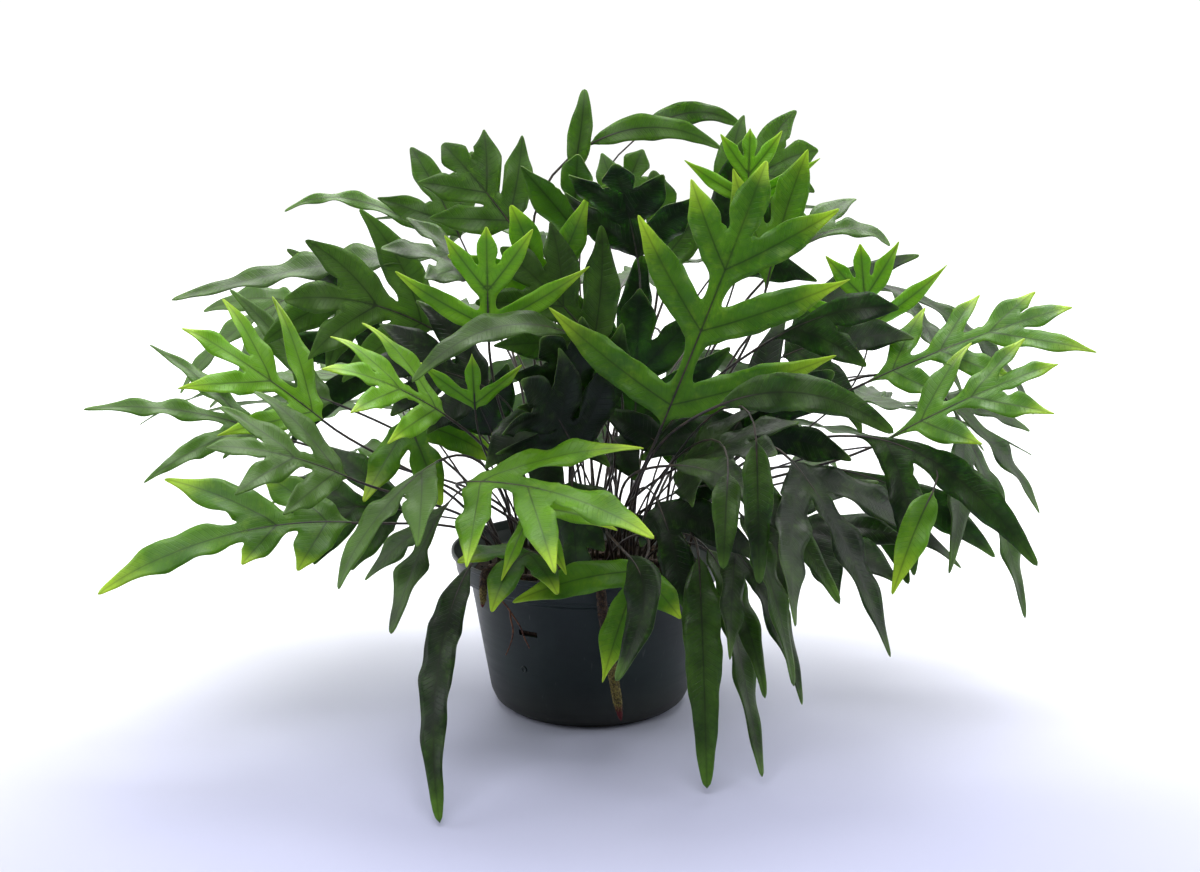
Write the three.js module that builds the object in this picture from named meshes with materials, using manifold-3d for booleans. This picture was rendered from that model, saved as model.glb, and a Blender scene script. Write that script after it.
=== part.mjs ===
// A kangaroo paw fern in a plastic nursery pot. Millimetres, +Z up.
// The origin is the centre of the pot's flat base. The plant's front is toward -Y.
import * as THREE from 'three';
import { mergeVertices } from 'three/addons/utils/BufferGeometryUtils.js';
import Module from 'manifold-3d';

const wasm = await Module();
wasm.setup();

// ---------------------------------------------------------------- driving dimensions
const POT_HEIGHT = 145;
const RIM_RADIUS = 127;
const COLLAR_HEIGHT = 23;
const COLLAR_FOOT_RADIUS = 117;
const WALL_TOP_RADIUS = 110;
const WALL_FOOT_RADIUS = 92;
const BASE_RADIUS = 80;
const WALL = 2.2;
const POT_FLOOR = 3;
const FOOT_HEIGHT = 15;
const POT_SIDES = 28;
const DRAIN_HOLES = 8;
const DRAIN_RADIUS = 7;
const DRAIN_RING_RADIUS = 62;
const SLOT_WIDTH = 19;
const SLOT_HEIGHT = 5;
const SLOT_Z = 90;
const SLOT_ANGLES = [-121, -1, 119];
const CLEARANCE = 0.3;

const SOIL_TOP = 124;
const SOIL_LUMPS = 1.4;
const SOIL_RINGS = [44, 84];
const SOIL_EDGE_RADIUS = 106.2;
const SOIL_SHOULDER_Z = 121;
const SOIL_GAP = 0.6;

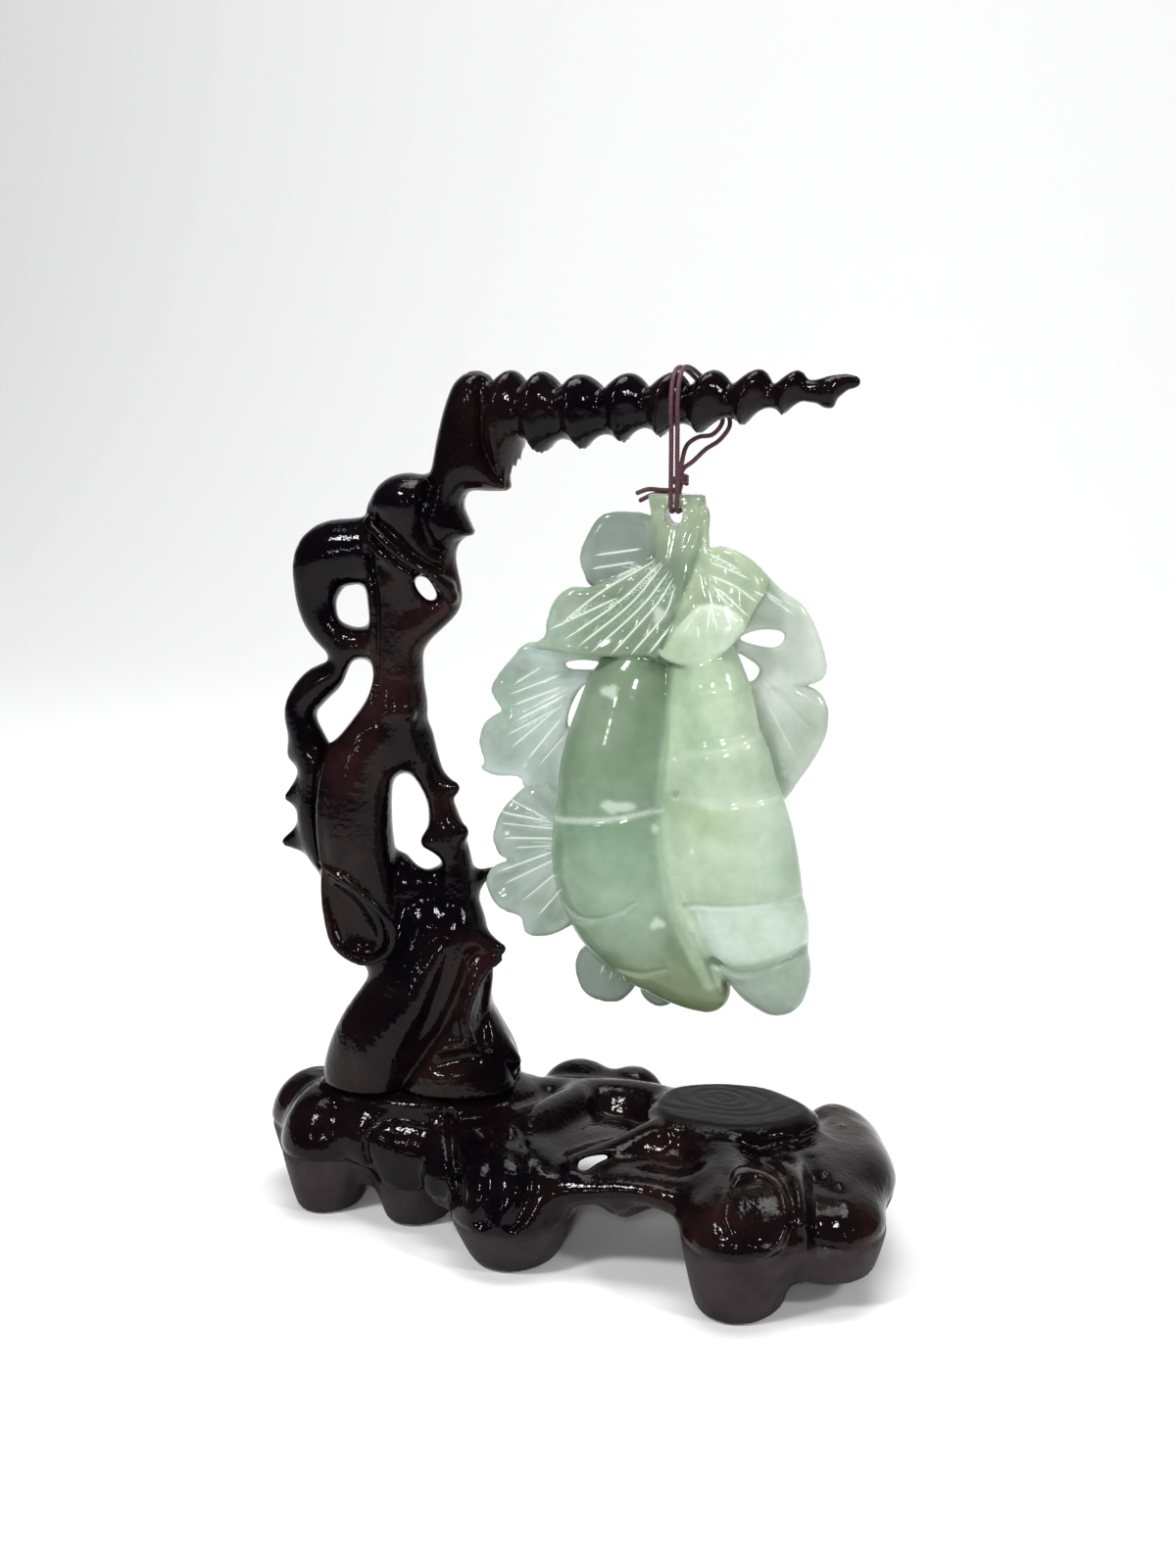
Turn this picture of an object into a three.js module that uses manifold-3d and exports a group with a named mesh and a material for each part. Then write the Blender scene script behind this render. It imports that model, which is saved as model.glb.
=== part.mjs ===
// A carved jade pendant of gourds and leaves, hung by a cord on a dark wood stand.
// Millimetres, +Z up, the viewer at -Y. The origin is under the middle of the stand, on the floor.

import * as THREE from 'three';
import { mergeVertices } from 'three/addons/utils/BufferGeometryUtils.js';
import Module from 'manifold-3d';

const wasm = await Module();
wasm.setup();

// Driving dimensions.
const standHeight = 301;
const baseLength = 234;
const baseDepth = 124;
const seatHeight = 48;
const armStart = -24;
const armLength = 110;
const armThickness = 27;
const armRidges = 10;
const ridgeDepth = 4;
const jadeHeight = 178;
const jadeWidth = 119;
const jadeDepth = 40;
const boreWidth = 5.8;
const boreHeight = 6.8;
const boreDrop = 43;
const boreAlong = 54;
const cordThickness = 1.6;
const clearance = 0.3;

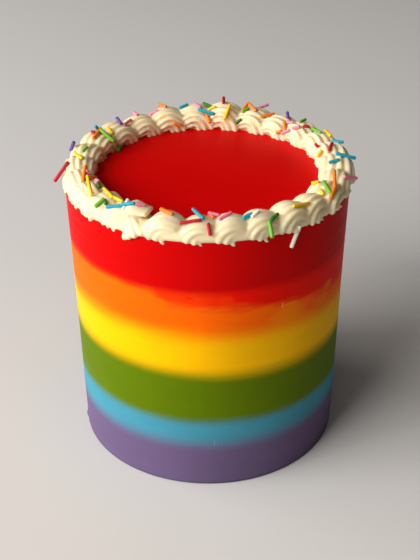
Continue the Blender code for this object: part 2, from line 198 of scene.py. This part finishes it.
# The front shells are the plainest: round which azimuth, and over how many degrees.
SMOOTHEST_AZIMUTH = 5
SMOOTH_SPAN = 50
PLAIN_REACH = 1.2
CORE_STEPS, CORE_SIDES = 156, 20
VOXEL, QUICK_VOXEL = 0.00066, 0.0010
EASE_FACTOR, EASE_ROUNDS = 0.5, 2   # of the smoothing after the remesh
CREAM = (0.850, 0.710, 0.460)
CREAM_CLOUD = (0.80, 0.64, 0.34)
CREAM_CLOUD_SHARE = 0.35
CREAM_ROUGHNESS = (0.32, 0.44)
CREAM_CLOUDS, CREAM_GRAIN = 120.0, 900.0    # scales of the noises
CREAM_GRAIN_DEPTH = 0.00025

# ---- the sprinkles ----
SPRINKLE_RADIUS = 0.00092
SPRINKLE_GIRTHS = (0.98, 1.22)  # some are thicker, as shares of that radius
SPRINKLE_SIDES = 12
SPRINKLE_CAP = 0.0005
CAP_PROFILE = ((0.0, 0.62), (0.3, 0.88), (1.0, 1.0))    # shares of the cap and of the width
SPRINKLE_BOW = 0.02             # as a share of the length
SPRINKLE_SINK = 0.00045         # into the cream
SPRINKLE_STEP = 0.0010          # between the places where the cream's height is taken
# The ones strewn on the outside of the back.
LOOSE_COUNT = 7
LOOSE_LENGTHS = (0.0060, 0.0105)
LOOSE_SPAN = (100, 260)         # degrees
LOOSE_ACROSS = (0.0015, 0.0065)
LOOSE_SPACING = 0.0060
# The one that hangs down over the edge.
HANGING_AZIMUTH = 32
HANGING_LENGTH = 0.0128
HANGING_TOP = 0.0012
HANGING_SWAY = 0.0058
HANGING_RADIUS = 0.0834
# The sprinkles' colours, and how much paler they are in places.
SUGAR_PALENESS = 0.06
SUGAR_PALE_SHARE = 0.3
SUGAR_ROUGHNESS = (0.3, 0.48)
SUGAR_CLOUDS, SUGAR_GRAIN = 260.0, 2600.0   # scales of the noises
SUGAR_GRAIN_DEPTH = 0.00012
SUGARS = {
    "red": (0.480, 0.004, 0.014),
    "orange": (0.880, 0.210, 0.008),
    "yellow": (0.900, 0.560, 0.006),
    "green": (0.150, 0.430, 0.020),
    "dark_green": (0.035, 0.170, 0.012),
    "teal": (0.006, 0.330, 0.430),
    "purple": (0.140, 0.060, 0.300),
    "pink": (0.860, 0.240, 0.340),
    "white": (0.880, 0.820, 0.720),
}
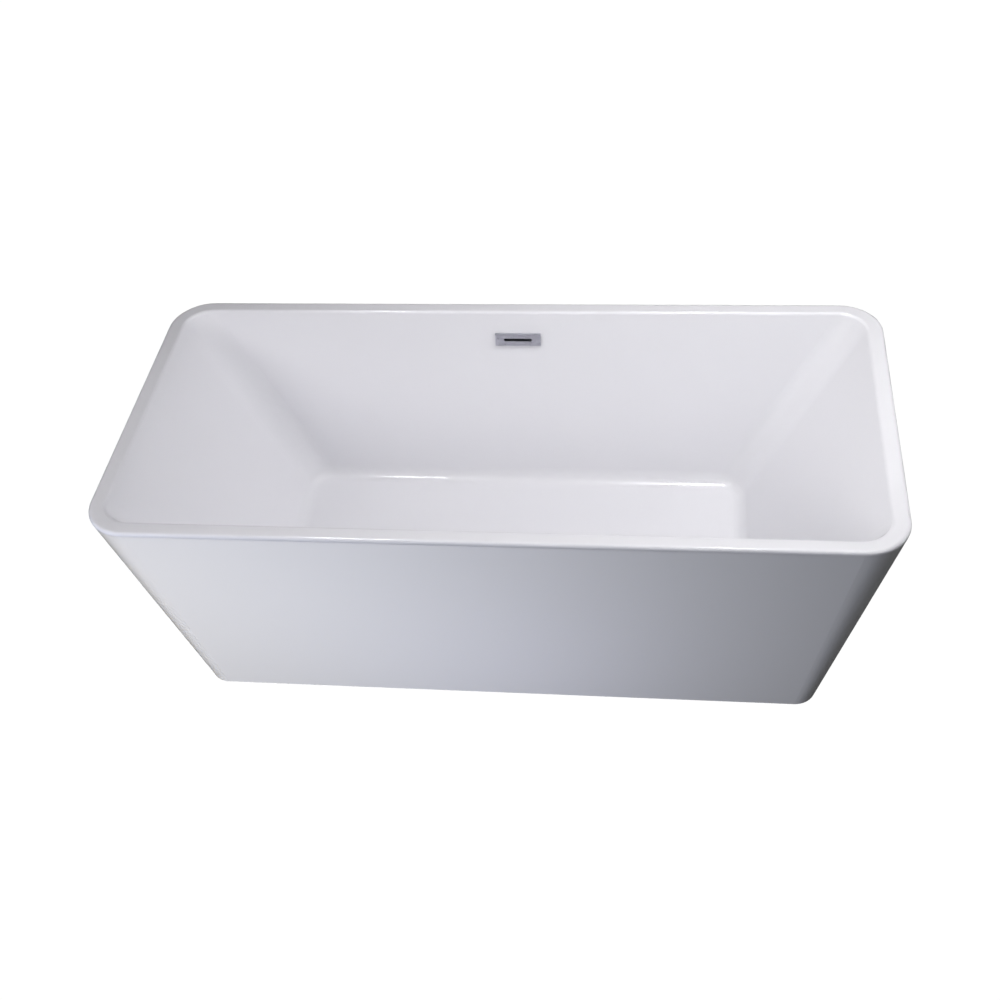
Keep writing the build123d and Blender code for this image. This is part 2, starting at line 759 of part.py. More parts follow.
def make_overflow_gasket():
    """Rubber gasket between the basin's back and the overflow's body."""
    length = box_length + 2 * gasket_overhang
    width = box_width + 2 * gasket_overhang
    gasket = Pos(0, 0, gasket_front - gasket_thickness / 2) * Box(length, width, gasket_thickness)
    gasket -= slot_prism(port_length, port_width, 2 * gasket_front, 0)
    return overflow_frame * drilled(gasket, overflow_screw_radius + screw_clearance)


def make_overflow_body():
    """Hollow body behind the basin's wall: a port through the wall, and an outlet barb below."""
    body = Pos(0, 0, box_middle) * Box(box_length, box_width, box_depth)
    body = fillet(body.edges().filter_by(Axis.Z), box_wall)
    outer_length = port_length - 2 * port_gap
    outer_width = port_width - 2 * port_gap
    body += slot_prism(outer_length, outer_width, box_front, -port_stop)
    barb_reach = box_width / 2 + barb_shoulder + barb_length
    downward = Pos(0, 0, box_middle) * Rot(90, 0, 0)
    body += downward * Pos(0, 0, barb_reach / 2) * Cylinder(barb_radius, barb_reach)
    hollow = Pos(0, 0, box_middle) * Box(
        box_length - 2 * box_wall, box_width - 2 * box_wall, box_depth - 2 * box_wall)
    for x, y in overflow_screw_places:
        boss_middle = box_front - overflow_boss_length / 2
        hollow -= Pos(x, y, boss_middle) * Cylinder(overflow_boss_radius, overflow_boss_length)
    body -= hollow
    body -= slot_prism(outer_length - 2 * port_wall, outer_width - 2 * port_wall, box_middle, -port_stop)
    body -= downward * Pos(0, 0, barb_reach / 2) * Cylinder(barb_bore_radius, barb_reach)
    for x, y in overflow_screw_places:
        pilot_depth = overflow_boss_length - box_wall
        pilot = Cylinder(overflow_screw_radius + screw_clearance, pilot_depth)
        body -= Pos(x, y, box_front - pilot_depth / 2) * pilot
    return overflow_frame * body


def make_overflow_screws():
    """The two screws that clamp the overflow, seated on the clamp plate."""
    length = clamp_plate_thickness - box_front + overflow_boss_length - 2 * box_wall
    pan_head = screw(overflow_screw_radius, length)
    return group(
        overflow_frame * Pos(x, y, clamp_plate_thickness) * pan_head for x, y in overflow_screw_places)


# ---- Overflow hose: down behind the rear wall, one bend, then level to the waste tee ----
hose_top = overflow_frame.from_local_coords(Vector(0, -barb_start, box_middle))
hose_drop = -overflow_frame.y_dir
hose_corner = hose_top + hose_drop * ((branch_z - hose_top.Z) / hose_drop.Z)
hose_end = Vector(0, branch_face + barb_shoulder, branch_z)
hose_turn = radians(hose_drop.get_angle(hose_end - hose_corner))
hose_short_run = min((hose_corner - hose_top).length, (hose_end - hose_corner).length)
hose_bend_radius = hose_bend_share * hose_short_run / tan(hose_turn / 2)


def hose_path():
    """Centre line of the hose: two straight runs joined by one tangent arc."""
    return FilletPolyline(hose_top, hose_corner, hose_end, radius=hose_bend_radius)


def make_hose():
    """Flexible hose from the overflow's body to the waste tee."""
    path = hose_path()
    start = Plane(origin=path @ 0, z_dir=path % 0)
    return sweep(start * Circle(hose_radius), path=path) - sweep(start * Circle(hose_bore_radius), path=path)


def hose_clamp():
    """Band clamp about the Z axis, its screw housing on the +Y side."""
    inner = hose_radius + clamp_clearance
    outer = inner + clamp_band_thickness
    housing = Pos(0, outer + clamp_housing_height / 2 - clamp_band_thickness / 2, 0) * Box(
        clamp_housing_length, clamp_housing_height, clamp_band_width)
    return (Cylinder(outer, clamp_band_width) + housing) - Cylinder(inner, clamp_band_width)


def make_hose_clamps():
    """Band clamps on the two ends of the hose."""
    path = hose_path()
    reach = clamp_place + clamp_band_width / 2
    top = Plane(origin=hose_top + hose_drop * reach, x_dir=(1, 0, 0), z_dir=-hose_drop)
    end_drop = path % 1
    end = Plane(origin=hose_end - end_drop * reach, x_dir=(1, 0, 0), z_dir=-end_drop)
    return group((top * hose_clamp(), end * hose_clamp()))


def make_nodes():
    """Every sub-part of the bathtub by its node's name."""
    nodes = {
        "basin_shell": make_basin(),
        "outer_skirt": make_skirt(),
        "base_board": make_base_board(),
        "front_rail": make_rail(-1),
        "rear_rail": make_rail(1),
        "rail_caps": make_rail_caps(),
        "board_screws": make_board_screws(),
        "weld_nuts": make_weld_nuts(),
        "lock_nuts": make_lock_nuts(),
        "front_batten": make_side_batten(-1),
        "rear_batten": make_side_batten(1),
        "left_batten": make_end_batten(-1),
        "right_batten": make_end_batten(1),
        "side_braces": group(place * brace(side_brace_reach) for place in side_brace_places()),
        "end_braces": group(place * brace(end_brace_reach) for place in end_brace_places()),
        "brace_screws": make_brace_screws(),
        "drain_body": make_drain_body(),
        "drain_upper_washer": make_upper_washer(),
        "drain_lower_washer": make_lower_washer(),
        "drain_lock_nut": make_drain_lock_nut(),
        "plug_cartridge": make_cartridge(),
        "plug_spring": make_spring(),
        "plug_stem": make_plug_stem(),
        "plug_cap": make_plug_cap(),
        "plug_seal": make_plug_seal(),
        "waste_tee": make_waste_tee(),
        "waste_tailpiece": make_tailpiece(),
        "slip_washer": make_slip_washer(),
        "slip_nut": make_slip_nut(),
        "overflow_cover": make_overflow_cover(),
        "overflow_clamp_plate": make_clamp_plate(),
        "overflow_screws": make_overflow_screws(),
        "overflow_gasket": make_overflow_gasket(),
        "overflow_body": make_overflow_body(),
        "overflow_hose": make_hose(),
        "hose_clamps": make_hose_clamps(),
    }
    member_names = ("left_end_member", "left_middle_member", "right_middle_member", "right_end_member")
    for name, x in zip(member_names, member_places):
        nodes[name] = make_cross_member(x)
    for name, (x, y) in foot_places.items():
        nodes[f"{name}_foot_rod"] = make_foot_rod(x, y)
        nodes[f"{name}_foot_pad"] = make_foot_pad(x, y)
        nodes[f"{name}_foot_sole"] = make_foot_sole(x, y)
    return nodes


os.makedirs("parts", exist_ok=True)
for node_name, solid in make_nodes().items():
    export_step(solid, f"parts/{node_name}.step")
hose_length = hose_path().length
print(f"hose: {hose_length:.1f} long, bend radius {hose_bend_radius:.1f}")
print(f"outlet pipe below its bead: {tail_bead_low - tail_floor_gap:.1f}")
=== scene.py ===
"""Looks of a freestanding acrylic bathtub: finishes, threads, hose, spring and a studio."""

import json
import logging
import math
from collections.abc import Mapping, Sequence
from dataclasses import dataclass
from enum import Enum
from typing import Any

import bmesh
import bpy
from mathutils import Matrix, Vector

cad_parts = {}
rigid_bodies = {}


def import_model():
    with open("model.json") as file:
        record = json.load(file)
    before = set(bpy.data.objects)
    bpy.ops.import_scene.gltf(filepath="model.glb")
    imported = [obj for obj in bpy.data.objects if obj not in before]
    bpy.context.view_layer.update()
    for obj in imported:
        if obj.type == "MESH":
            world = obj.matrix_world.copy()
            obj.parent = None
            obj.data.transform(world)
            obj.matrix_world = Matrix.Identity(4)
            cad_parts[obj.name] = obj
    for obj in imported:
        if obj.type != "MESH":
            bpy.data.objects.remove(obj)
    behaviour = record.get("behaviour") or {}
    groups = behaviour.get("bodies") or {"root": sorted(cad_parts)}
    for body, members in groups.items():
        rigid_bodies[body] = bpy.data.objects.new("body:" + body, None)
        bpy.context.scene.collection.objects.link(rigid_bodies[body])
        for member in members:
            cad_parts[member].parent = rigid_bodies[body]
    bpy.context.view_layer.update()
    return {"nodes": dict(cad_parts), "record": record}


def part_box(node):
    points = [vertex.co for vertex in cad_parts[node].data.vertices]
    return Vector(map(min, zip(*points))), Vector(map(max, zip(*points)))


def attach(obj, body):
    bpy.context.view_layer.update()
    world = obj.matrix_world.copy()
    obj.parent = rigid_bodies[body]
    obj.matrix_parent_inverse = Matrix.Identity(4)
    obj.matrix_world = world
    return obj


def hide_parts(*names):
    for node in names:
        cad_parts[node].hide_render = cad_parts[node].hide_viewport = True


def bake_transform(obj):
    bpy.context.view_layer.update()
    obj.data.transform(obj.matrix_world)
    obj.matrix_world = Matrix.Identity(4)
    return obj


LOG = logging.getLogger("bathtub")

Colour = tuple[float, float, float]
Point = tuple[float, float, float]
Size = tuple[float, float]

WHITE: Colour = (1.0, 1.0, 1.0)
EVEN: Point = (1, 1, 1)
FULL_TURN = 2.0 * math.pi
NOISE_MIDDLE = 0.5
MERGE_DISTANCE = 1e-7
BACKING_TOP = 0.5695
MIX_SHARE, MIX_FIRST, MIX_SECOND, MIX_COLOUR = 0, 6, 7, 2

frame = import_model()


class Axis(Enum):
    """The direction that a grain or a brushed finish runs in."""

    X = 0
    Y = 1
    Z = 2

    def stretch(self, along: float) -> Point:
        """Gives factors that draw a pattern out along this axis.

        Args:
            along: The factor on this axis, below 1 for a longer pattern.

        Returns:
            A factor for each axis, 1 on the other two.
        """
        return tuple(along if axis is self else 1.0 for axis in Axis)


class Backing(Enum):
    """Which faces of a moulded acrylic sheet carry the glass-fibre backing."""

    UNDERSIDE = "faces that look down"
    INSIDE = "faces that look up"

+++

**Your objective**
Nothing but the lines from the line that contains "for name, x" through the line that contains "points = [vertex.co" should be given again, each exactly as it stands, both ends included.

**Expected answer**
    for name, x in zip(member_names, member_places):
        nodes[name] = make_cross_member(x)
    for name, (x, y) in foot_places.items():
        nodes[f"{name}_foot_rod"] = make_foot_rod(x, y)
        nodes[f"{name}_foot_pad"] = make_foot_pad(x, y)
        nodes[f"{name}_foot_sole"] = make_foot_sole(x, y)
    return nodes


os.makedirs("parts", exist_ok=True)
for node_name, solid in make_nodes().items():
    export_step(solid, f"parts/{node_name}.step")
hose_length = hose_path().length
print(f"hose: {hose_length:.1f} long, bend radius {hose_bend_radius:.1f}")
print(f"outlet pipe below its bead: {tail_bead_low - tail_floor_gap:.1f}")
=== scene.py ===
"""Looks of a freestanding acrylic bathtub: finishes, threads, hose, spring and a studio."""

import json
import logging
import math
from collections.abc import Mapping, Sequence
from dataclasses import dataclass
from enum import Enum
from typing import Any

import bmesh
import bpy
from mathutils import Matrix, Vector

cad_parts = {}
rigid_bodies = {}


def import_model():
    with open("model.json") as file:
        record = json.load(file)
    before = set(bpy.data.objects)
    bpy.ops.import_scene.gltf(filepath="model.glb")
    imported = [obj for obj in bpy.data.objects if obj not in before]
    bpy.context.view_layer.update()
    for obj in imported:
        if obj.type == "MESH":
            world = obj.matrix_world.copy()
            obj.parent = None
            obj.data.transform(world)
            obj.matrix_world = Matrix.Identity(4)
            cad_parts[obj.name] = obj
    for obj in imported:
        if obj.type != "MESH":
            bpy.data.objects.remove(obj)
    behaviour = record.get("behaviour") or {}
    groups = behaviour.get("bodies") or {"root": sorted(cad_parts)}
    for body, members in groups.items():
        rigid_bodies[body] = bpy.data.objects.new("body:" + body, None)
        bpy.context.scene.collection.objects.link(rigid_bodies[body])
        for member in members:
            cad_parts[member].parent = rigid_bodies[body]
    bpy.context.view_layer.update()
    return {"nodes": dict(cad_parts), "record": record}


def part_box(node):
    points = [vertex.co for vertex in cad_parts[node].data.vertices]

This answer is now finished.